* [TASK TO COMPLETE]
Quote the listing below word for word, stopping after the line that contains "return (base +".

* [GIVEN INFORMATION]

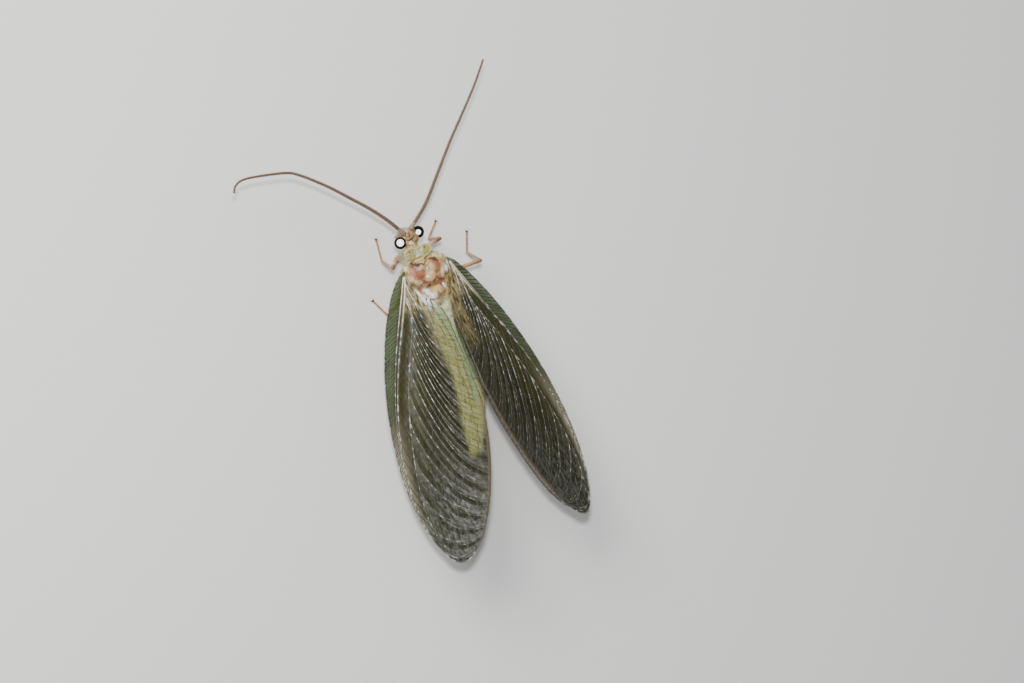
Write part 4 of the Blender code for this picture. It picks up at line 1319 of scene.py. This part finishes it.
def feelerRadius(number, each, count):
    # the first joint takes three segments' length, the second one, and rings follow to the tip
    segment, phase = divmod(number, each)
    if segment < 3:
        return feelers["firstRadius"] * (0.82 if number in (0, 3 * each - 1) else 1.0)
    if segment < 4:
        return feelers["secondRadius"] * (0.7 if phase == 0 else 1.0)
    base, tip = feelers["baseRadius"], feelers["tipRadius"]
    return (base + (tip - base) * (number / count) ** 0.9) * feelers["swell"][phase]


def feeler(label, finish, hair):
    each, sides = len(feelers["swell"]), feelers["sides"]
    count = feelers["segments"] * each
    line = evenRoute(feelers["routes"][label], count)
    radii = [feelerRadius(number, each, count) for number in range(count + 1)]
    radii[-1] *= 0.5
    numbers = np.repeat(np.arange(count + 1), sides)
    shape = Shape()
    shape.add(*tube(line, np.array(radii), sides),
              joint=(numbers < 4 * each) * 1.0, groove=(numbers % each == 0) * 1.0)
    makePiece("antenna_" + label + "_rings", shape, finish, "antennae", "antenna_" + label)
    coat = Shape()
    ahead = unit(np.gradient(line, axis=0))
    for number in range(each, count, 2):
        t = number / count
        around = 7 if number > each * 4 else 9
        across = unit(np.cross(ahead[number], (0.1, 0.2, 0.97)))
        other = np.cross(ahead[number], across)
        for k in range(around):
            turn = (k + chance.random()) * 2 * pi / around
            outward = across * cos(turn) + other * sin(turn)
            root = line[number] + outward * radii[number] * 0.9
            length = feelers["hairLength"] * chance.uniform(0.7, 1.2) * (1 - 0.35 * t)
            patch = (0.05 + t * 0.9, turn / (2 * pi) * 0.9 + 0.02)
            bristle(coat, root, ahead[number] * 0.9 + outward * 0.75, length,
                    feelers["hairRadius"], patch, 0.0)
    makePiece("antenna_" + label + "_hairs", coat, hair, "antennae")


def feelerFinish():
    finish = Finish("feelers", Roughness=0.5, IOR=1.5, Coat_Weight=0.15)
    brown = finish.mix(finish.grain(3.5), (0.085, 0.045, 0.022), (0.24, 0.145, 0.085))
    pale = finish.mix(finish.grain(5.0), (0.2, 0.1, 0.05), (0.62, 0.44, 0.3))
    finish.set("Base Color", finish.layers(
        brown, (finish.mark("joint") * 0.85, pale),
        (finish.mark("groove") * 0.8, (0.03, 0.015, 0.008))))
    finish.bump(finish.grain(16.0, 2.0), 0.5, 0.02)
    return finish.material


# Legs

# Each leg's joints run from the hip over the thigh's root, the knee and the heel to the toes' tip
legs = {"hip": (0.3, 0.34, 0.24), "thigh": (0.17, 0.2, 0.2, 0.17, 0.15),
        "thighRoot": (0.2, 0.22, 0.19), "shin": (0.125, 0.115, 0.1, 0.105), "foot": 0.095,
        "footCuts": (0.0, 0.34, 0.52, 0.67, 0.8, 1.0), "voxel": 0.032, "kneeReach": 0.9,
        "hairRadius": 0.0095,
        "joints": {
            "leg_fore_left": [(0.6, -1.05, 1.42), (0.98, -0.85, 1.12), (2.46, -0.5, 3.45),
                              (1.85, -1.2, 0.14), (1.7, -3.0, 0.1)],
            "leg_fore_right": [(-0.28, -1.05, 1.42), (-0.72, -0.95, 1.12), (-2.5, -1.56, 3.55),
                               (-2.9, -1.7, 0.14), (-4.0, -2.85, 0.1)],
            "leg_mid_left": [(0.65, 1.0, 1.15), (1.05, 1.4, 0.9), (3.0, 2.7, 2.75),
                             (2.9, 3.3, 0.14), (3.7, 1.8, 0.1)],
            "leg_mid_right": [(-0.65, 1.0, 1.15), (-1.1, 1.5, 0.95), (-5.2, 1.32, 4.0),
                              (-5.9, 0.5, 0.14), (-6.5, -1.1, 0.1)],
            "leg_hind_left": [(0.45, 2.7, 1.08), (0.8, 3.3, 0.88), (2.35, 6.3, 2.75),
                              (2.5, 10.9, 0.14), (2.8, 12.7, 0.1)],
            "leg_hind_right": [(-0.6, 2.7, 1.08), (-0.95, 3.3, 0.88), (-3.2, 6.1, 2.75),
                               (-3.2, 10.7, 0.14), (-3.5, 12.5, 0.1)]}}
# Claws: places ahead of the tip of the toes, aside and up
clawRoute = [(0.02, 0.04, 0.0), (0.14, 0.1, 0.05), (0.26, 0.15, 0.01), (0.3, 0.16, -0.07)]


def leg(name, finish, claws, coat, lane):
    hip, root, knee, heel, tip = [Vector(p) for p in legs["joints"][name]]
    foot = legs["foot"]
    toward = tip - heel
    forms = [limb(hip, root, legs["hip"]), limb(root, knee, legs["thigh"]),
             limb(knee, heel, legs["shin"]),
             limb(root + (root - hip) * 0.1, root + (knee - root) * 0.12, legs["thighRoot"])]
    for near, far in zip(legs["footCuts"], legs["footCuts"][1:]):
        start, end = heel + toward * (near + 0.03), heel + toward * (far - 0.03)
        forms.append(limb(start, end, (foot * 0.72, foot * 0.95, foot * 1.02)))
    forms.append(limb(heel + toward * 0.02, tip - toward * 0.02, (foot * 0.62, foot * 0.62)))
    places, _, faces = fuseForms(forms, legs["voxel"], 2)
    places[:, 2] = np.maximum(places[:, 2], 0.0)
    kneeAway = [np.linalg.norm(p - np.array(knee)) / legs["kneeReach"] for p in places]
    thigh = knee - root
    along = (places - np.array(root)) @ np.array(thigh) / thigh.length_squared
    aside = np.linalg.norm(places - np.array(root) - along[:, None] * np.array(thigh), axis=1)
    pale = stepUp(along, 0.15, 0.45) * (1 - stepUp(along, 0.72, 0.95)) * (aside < 0.4)
    shape = Shape()
    shape.add(places, faces, knee=[max(0.0, 1 - away) for away in kneeAway],
              pale=pale * ("fore" in name))
    makePiece(name + "_limb", shape, finish, "legs", name)
    toward.normalize()
    across = toward.cross(Vector((0, 0, 1))).normalized()
    for side in (1, -1):
        curve = [tip + toward * ahead + across * side * out + Vector((0, 0, rise))
                 for ahead, out, rise in clawRoute]
        places = [tuple(p) for p in smoothRoute(curve, 8)]
        claws.add(*tube(places, np.linspace(0.042, 0.008, 9), 8))
    padHome = tip + toward * 0.1 - Vector((0, 0, 0.03))
    pad, faces = lump(padHome, (0.09, 0.1, 0.055), 1.0, rings=8, sides=10)
    claws.add([tuple(corner) for corner in pad], faces)
    sections = ((root, knee, 0.185, 90, 0.2), (knee, heel, 0.11, 120, 0.19),
                (heel, tip, 0.095, 60, 0.13))
    for part, (start, end, radius, count, length) in enumerate(sections):
        axis = (end - start).normalized()
        sideWay = axis.cross(Vector((0.1, 0.2, 0.97))).normalized()
        other = axis.cross(sideWay)
        for _ in range(count):
            t = chance.uniform(0.03, 0.97)
            turn = chance.random() * 2 * pi
            outward = sideWay * cos(turn) + other * sin(turn)
            spot = start.lerp(end, t) + outward * radius * 0.8
            if spot.z < 0.12:
                continue
            patch = (lane + 0.002 + t * 0.15, part * 0.33 + turn / (2 * pi) * 0.3)
            bristle(coat, spot, axis * 1.0 + outward * 0.9, length * chance.uniform(0.6, 1.2),
                    legs["hairRadius"], patch, 0.1)


def makeLegs():
    finish = legFinish()
    claws, coat = Shape(), Shape()
    for number, name in enumerate(legs["joints"]):
        leg(name, finish, claws, coat, number * 0.163)
    horn = plainFinish("claws", (0.05, 0.022, 0.01), (0.14, 0.06, 0.025), 8.0,
                       Roughness=0.25, IOR=1.5)
    makePiece("claws", claws, horn, "legs")
    hair = hairFinish("legHairs", (0.22, 0.12, 0.05), (0.55, 0.42, 0.25))
    makePiece("leg_hairs", coat, hair, "legs")


def legFinish():
    finish = Finish("legs", Roughness=0.35, IOR=1.5, Coat_Weight=0.3)
    mottle = finish.grain(3.0, 4.0)
    pale = finish.mix(mottle, (0.42, 0.28, 0.2), (0.78, 0.66, 0.58))
    finish.set("Base Color", finish.layers(
        finish.mix(mottle, (0.27, 0.115, 0.03), (0.52, 0.27, 0.095)),
        (finish.mark("pale") * 0.8, pale),
        (finish.mark("knee") * 0.85, (0.17, 0.03, 0.012))))
    finish.bump(finish.grain(10.0, 3.0), 0.5, 0.03)
    return finish.material


# Hairs of the body

coats = {"belly": {"count": 2600, "length": 0.3, "radius": 0.0085, "lift": 0.45,
                   "slot": "abdomen_skin"},
         "chest": {"count": 1500, "length": 0.26, "radius": 0.0085, "lift": 0.8,
                   "slot": "thorax_cuticle"},
         "collar": {"count": 700, "length": 0.3, "radius": 0.0085, "lift": 0.9,
                    "slot": "pronotum_cuticle"},
         "head": {"count": 420, "length": 0.15, "radius": 0.0075, "lift": 0.8,
                  "slot": "head_cuticle"}}


def besideEye(place):
    return any((Vector(place) - headPoint(0, side * eyes["halfSpan"], 0)).length < 0.6
               for side in (1, -1))


def bodyHairs(places, normals, faces):
    quads = np.array([face if len(face) == 4 else face + (face[-1],) for face in faces])
    a, b, c = places[quads[:, 0]], places[quads[:, 1]], places[quads[:, 2]]
    area = np.linalg.norm(np.cross(b - a, c - a), axis=1)
    centre = places[quads].mean(axis=1)
    facing = unit(normals[quads].mean(axis=1))
    neck, waist, hip = (body["necks"][name] for name in ("head", "collar", "abdomen"))
    y = centre[:, 1]
    zones = {"belly": y > hip + 0.1, "chest": (y > waist) & (y < hip),
             "collar": (y > neck) & (y < waist), "head": y < neck}
    dark = hairFinish("darkHairs", (0.06, 0.04, 0.02), (0.14, 0.1, 0.05))
    pale = hairFinish("paleHairs", (0.5, 0.44, 0.3), (0.72, 0.66, 0.5))
    for zone, inside in zones.items():
        coat = coats[zone]
        weight = area * inside
        if zone in ("chest", "collar"):
            weight = weight * (0.35 + 1.2 * (np.abs(facing[:, 0]) > 0.5))
        shape = Shape()
        for pick in dice.choice(len(weight), coat["count"], p=weight / weight.sum()):
            mix = dice.dirichlet((1, 1, 1, 1))
            root = (places[quads[pick]] * mix[:, None]).sum(axis=0)
            normal = facing[pick]
            if zone == "head" and besideEye(root):
                continue
            lie = np.array((0.0, 1.0, -0.1)) + dice.normal(0, 0.25, 3)
            lie = unit(lie - normal * lie.dot(normal))
            around = atan2(root[2] - 3.0, root[0]) / (2 * pi) + 0.5
            length = coat["length"] * dice.uniform(0.6, 1.25)
            bristle(shape, root, lie + normal * coat["lift"], length, coat["radius"],
                    (around * 0.98, (root[1] + 5) / 23), 0.08)
        makePiece(zone + "_hairs", shape, dark if zone == "belly" else pale, coat["slot"])


def makeBody():
    places, normals, faces = bodySkin(skinFinish())
    makeEyes()
    bodyHairs(places, normals, faces)
    rings, hair = feelerFinish(), hairFinish("feelerHairs", (0.2, 0.12, 0.07), (0.42, 0.3, 0.2))
    for label in ("left", "right"):
        feeler(label, rings, hair)
    makeLegs()


makeWings()
print("wings")
makeBody()
print("body, feelers and legs")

* [EXERCISE OUTPUT]
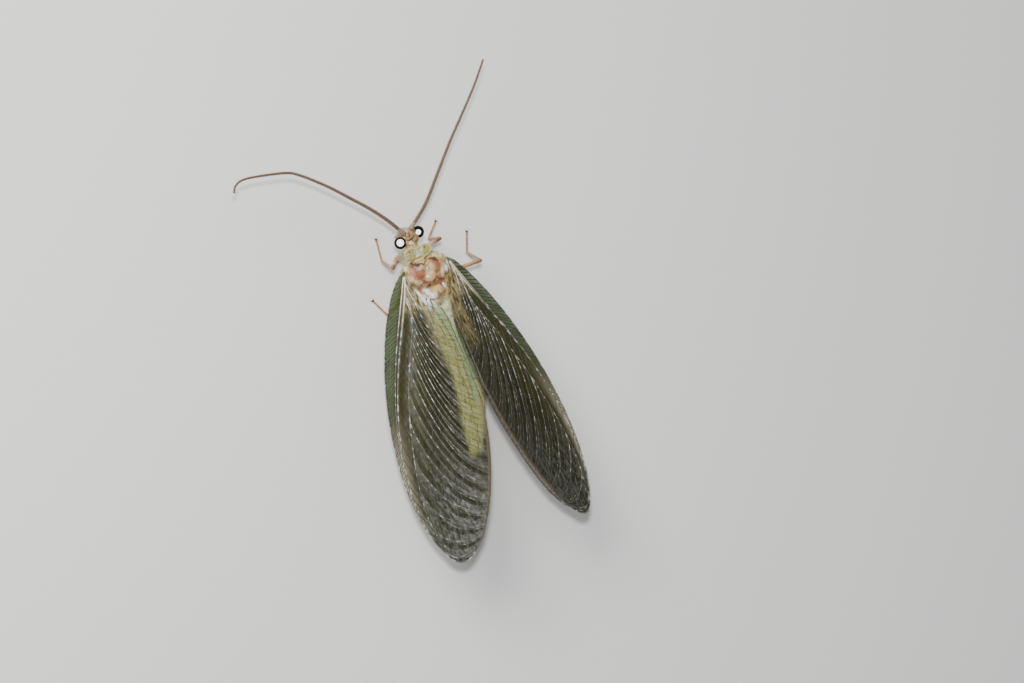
Write part 4 of the Blender code for this picture. It picks up at line 1319 of scene.py. This part finishes it.
def feelerRadius(number, each, count):
    # the first joint takes three segments' length, the second one, and rings follow to the tip
    segment, phase = divmod(number, each)
    if segment < 3:
        return feelers["firstRadius"] * (0.82 if number in (0, 3 * each - 1) else 1.0)
    if segment < 4:
        return feelers["secondRadius"] * (0.7 if phase == 0 else 1.0)
    base, tip = feelers["baseRadius"], feelers["tipRadius"]
    return (base + (tip - base) * (number / count) ** 0.9) * feelers["swell"][phase]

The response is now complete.